Porte de Hollerich

Le provisoire qui dure

d'Lëtzebuerger Land du 16.08.2019

HoBoGa Le Sud de Hollerich, c’est la périphérie urbaine sacrifiée à l’automobile et à son infrastructure : autoroute, stations-essence, garagistes, concessionnaires, lavages de voitures. La rue de Hollerich, cette longue Ausfallstraße, héberge le monde interlope des bars et discothèques. Dans ce paysage éclaté, les échoppes évincées du centre-ville continuent à survivre. Au 83 de la rue de Hollerich, un « centre commercial alternatif ». Née de la réaffectation d’un magasin de bricolage, cette oasis post-industrielle abrite le Troc, une cantine italienne, un magasin de « narguilés et accessoires », une friperie second-hand, un antiquaire et un atelier d’impression. En avril, son propriétaire, l’entrepreneur Norbert Friob, a vendu tout le terrain au promoteur belge Immobel qui est en train d’y élaborer un PAP.

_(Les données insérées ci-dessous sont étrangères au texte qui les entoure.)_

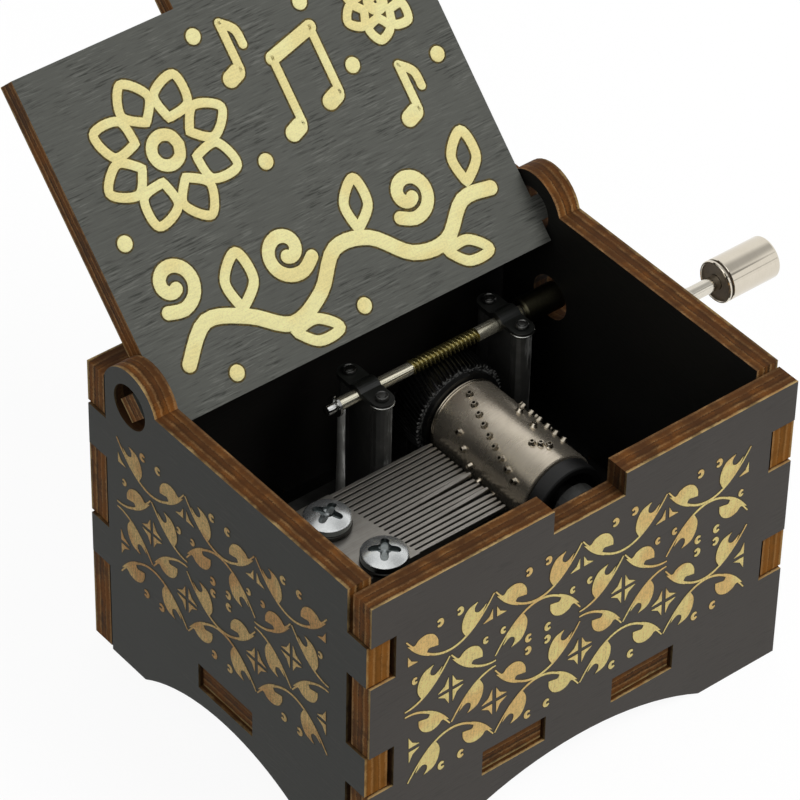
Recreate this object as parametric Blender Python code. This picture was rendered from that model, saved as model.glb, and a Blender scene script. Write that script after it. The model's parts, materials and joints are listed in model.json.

Plus loin, à quelques pas d’une antenne de l’Administration des contributions directes, une « École d’art contemporain » propose des « Formations certifiées et générales – Tout public ». Au 137, quelque peu en retrait, une maison ouvrière des années 1920. Elle sera prochainement démolie et remplacée par neuf appartements. Sur la palissade, le groupe immobilier Schuler promet aux propriétaires d’« inscrire [leur bien immobilier] dans un patrimoine durable ». Sur deux kilomètres, de la Gare centrale à la sortie de l’A4, la structure urbaine du quartier, avec ses arrière-cours, fabriques et petits ateliers, est peu à peu grignoté par de nouveaux blocs d’appartements portant des noms comme « Shades » ou « Soho », dont les promoteurs promettent une « renaissance du quartier ».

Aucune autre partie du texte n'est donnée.